There are bad dreams and then there are nightmares.

Saturday night at Briggs Cage, the Harvard men's basketball team had a nightmare, losing to Merrimack, 80-72. The squad and Crimson Coach Pete Roby probably won't be able to forget the defeat for a long time.

"We didn't have our heads into the offense, we didn't have our heads into the defense, and we got our heads handed to us," Tri-Captain Mike Gielen said.

Merrimack is a Division II school. Against the Crimson, the Warriors shot only 38 percent from the field. And they still beat Harvard by eight points.

"It was the worst loss I've ever had, and that includes losing by 60 points to Duke," Roby said. "I thought the times of Harvard losing at home to a Division II school were over."

Sitting in his office after the game, the coach looked as if someone had run over his dog. Two or three times.

"It was a terrible loss for us," Roby added. "It sets the program back a few years."

Sure, the Crimson is not as bad as it looked against Merrimack. It couldn't possibly be. But the defeat raises many questions about the Crimson, and some of those questions don't have answers.

"I really don't know where we go from here," Roby said. "I asked the team that after the game."

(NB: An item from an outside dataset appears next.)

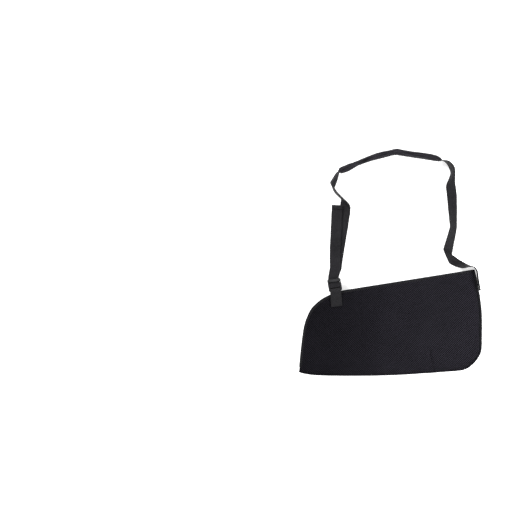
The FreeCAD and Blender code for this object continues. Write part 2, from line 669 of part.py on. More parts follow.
lines = []
cell("hem_seam", 22.0)
for i, at in enumerate((2.4, 4.6)):
    box = doc.addObject("Part::Box", "hem_thread_%d" % i)
    box.setExpression("Length", "Dims.hem_seam")
    box.setExpression("Width", "Dims.thread")
    box.setExpression("Height", "Dims.thread_thick")
    box.Placement = App.Placement(V(-11.0, tail_len - g["hem_length"] + at, g["hem_thick"] - g["strap_thick"] / 2),
                                  App.Rotation())
    lines.append(box)
group = doc.addObject("Part::Compound", "hem_threads")
group.Links = lines
keep(group, "tail_hem_stitching", TAIL_FRAME)


# ---------------------------------------------------------------- neck pad
# Every layer is a closed section turned about the centre of the neck arc.
def octagon(w, h, c):
    return [(w, -h + c), (w, h - c), (w - c, h), (-w + c, h), (-w, h - c), (-w, -h + c), (-w + c, -h), (w - c, -h)]


def rect(w, h):
    return [(w, -h), (w, h), (-w, h), (-w, -h)]


def swept(label, loops, start, angle):
    body = new_body(label)
    moved = [[(x + g["pad_radius"], z + g["pad_height"]) for x, z in loop] for loop in loops]
    sk = sketch_loops(body, moved, label, role="XZ_Plane")
    r = body.newObject("PartDesign::Revolution", label + "_turn")
    r.Profile = sk
    r.ReferenceAxis = (sk, ["V_Axis"])
    alias = cell(label + "_sweep", angle)
    r.setExpression("Angle", "Dims.%s" % alias)
    body.Tip = r
    doc.recompute()
    first = start
    if r.Shape.CenterOfMass.y < 0:
        first = start + angle
    turn = App.Placement(V(g["pad_centre_x"], g["pad_centre_y"], 0), App.Rotation(V(0, 0, 1), first))
    return keep(body, label, SHIFT.multiply(turn))


span = g["pad_to"] - g["pad_from"] - 2 * g["pad_tape"]
inner_oct = [(6.75, -13.586), (6.75, 13.586), (2.336, 18.0), (-2.336, 18.0), (-6.75, 13.586), (-6.75, -13.586),
             (-2.336, -18.0), (2.336, -18.0)]
mid_from = g["pad_from"] + g["pad_tape"]
swept("pad_cover", [octagon(7.75, 19.0, 5.0), inner_oct], mid_from, span)
swept("pad_foam", [inner_oct, rect(2.3, 14.55)], mid_from, span)
swept("pad_lining", [rect(2.3, 14.55), rect(1.5, 13.75)], mid_from, span)
swept("pad_end_binding_left", [octagon(7.75, 19.0, 5.0), rect(1.5, 13.75)], g["pad_to"] - g["pad_tape"], g["pad_tape"])
swept("pad_end_binding_right", [octagon(7.75, 19.0, 5.0), rect(1.5, 13.75)], g["pad_from"], g["pad_tape"])
swept("pad_seam_stitching", [[(-7.75, -13.4), (-7.75, -12.7), (-8.1, -12.7), (-8.1, -13.4)]], mid_from, span)

# ------------------------------------------------------------------ output
doc.recompute()
for obj in doc.Objects:
    bad = [s for s in obj.State if s in ("Invalid", "Error")]
    if bad:
        raise RuntimeError("%s is %s" % (obj.Name, obj.State))
for label, obj in parts:
    shape = obj.Shape
    if shape.isNull() or not shape.isValid() or not shape.Solids:
        raise RuntimeError("%s has a bad shape" % label)
os.makedirs("parts", exist_ok=True)
low = [1e9] * 3
high = [-1e9] * 3
for label, obj in parts:
    obj.Shape.exportStep(os.path.join("parts", label + ".step"))
    box = obj.Shape.BoundBox
    for i, (a, c) in enumerate(((box.XMin, box.XMax), (box.YMin, box.YMax), (box.ZMin, box.ZMax))):
        low[i] = min(low[i], a)
        high[i] = max(high[i], c)
    print("%-24s vol %10.1f  solids %d  x %.1f..%.1f y %.1f..%.1f z %.2f..%.2f" % (
        label, obj.Shape.Volume, len(obj.Shape.Solids), box.XMin, box.XMax, box.YMin, box.YMax, box.ZMin, box.ZMax))
print("box", [round(v, 3) for v in low], [round(v, 3) for v in high])
print("bar centre", BAR, "axis", UU, "tail", TAIL_DIR)
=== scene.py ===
import bpy
import math
import numpy as np
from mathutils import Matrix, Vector


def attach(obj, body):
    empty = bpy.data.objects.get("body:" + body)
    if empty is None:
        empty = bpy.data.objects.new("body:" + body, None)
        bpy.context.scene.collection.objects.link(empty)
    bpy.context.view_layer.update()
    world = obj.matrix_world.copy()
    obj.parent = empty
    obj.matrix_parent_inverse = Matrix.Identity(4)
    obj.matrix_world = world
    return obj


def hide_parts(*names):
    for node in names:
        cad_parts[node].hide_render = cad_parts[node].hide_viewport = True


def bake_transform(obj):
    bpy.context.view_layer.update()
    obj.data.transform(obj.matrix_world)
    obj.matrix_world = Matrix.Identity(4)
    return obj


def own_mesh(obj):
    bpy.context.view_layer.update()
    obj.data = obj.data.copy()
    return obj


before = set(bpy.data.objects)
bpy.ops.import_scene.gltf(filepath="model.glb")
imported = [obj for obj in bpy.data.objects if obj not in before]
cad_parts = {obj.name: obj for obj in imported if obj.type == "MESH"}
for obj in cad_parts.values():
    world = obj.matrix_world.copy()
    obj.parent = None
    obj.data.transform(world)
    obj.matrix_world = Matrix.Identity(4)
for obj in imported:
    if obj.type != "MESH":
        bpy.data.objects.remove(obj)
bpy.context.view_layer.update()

MM = 0.001
SHIFT = np.array([0.2, -0.475, 0.0])      # drafting frame to row frame, mm
rng = np.random.default_rng(7)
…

There are very few brights spots in any loss, but optimists will usually find some kind of silver lining. Saturday night's loss had no lining at all.

Wrong Direction

"Nothing positive came out of this," junior Neil Phillips said. "No one on our team is a better player after this game. We just took a huge step backwards."

Phillips netted a season-high 18 points for the cagers, but it was far from enough to conquer the lowly Warriors. The part-time wide receiver for Joe Restic's football team has returned to the starting line-up for Harvard.

While Phillips may add a little Ivy magic, the cagers could use Tom Yohe and Kevin Dulsky, too.

After facing Manhattan tomorrow and Holy Cross Thursday, the Crimson travels to Dartmouth to open its Ivy schedule Saturday. The Big Green is the early favorite in the Ivy race, and Harvard needs to wake itself up before that game.

"We need some wins and we need them quick," Phillips said. "We have to pull together."

Now or Never

If the Crimson doesn't pull together now, it will have a very, very long Ivy season. Dartmouth isn't the only strong team among the Ancient Eight this year.

Princeton, which many experts expected to be a middle-of-the-pack Ivy team this season, defeated Big East power Seton Hall earlier this year. Cornell returns a number of key players from last year's second-place squad. Even Columbia, which was picked to finish near the bottom of the division, held a lead at halftime against national-power Wyoming.

And Harvard lost to Merrimack. By eight.

"Coming into this season I said that this team was a mystery to me, and tonight was what I had feared," Roby said. "Unless we're firing on all cylinders, I guess we're just not very good."

Harvard has to wake up now, or else the nightmare is just beginning.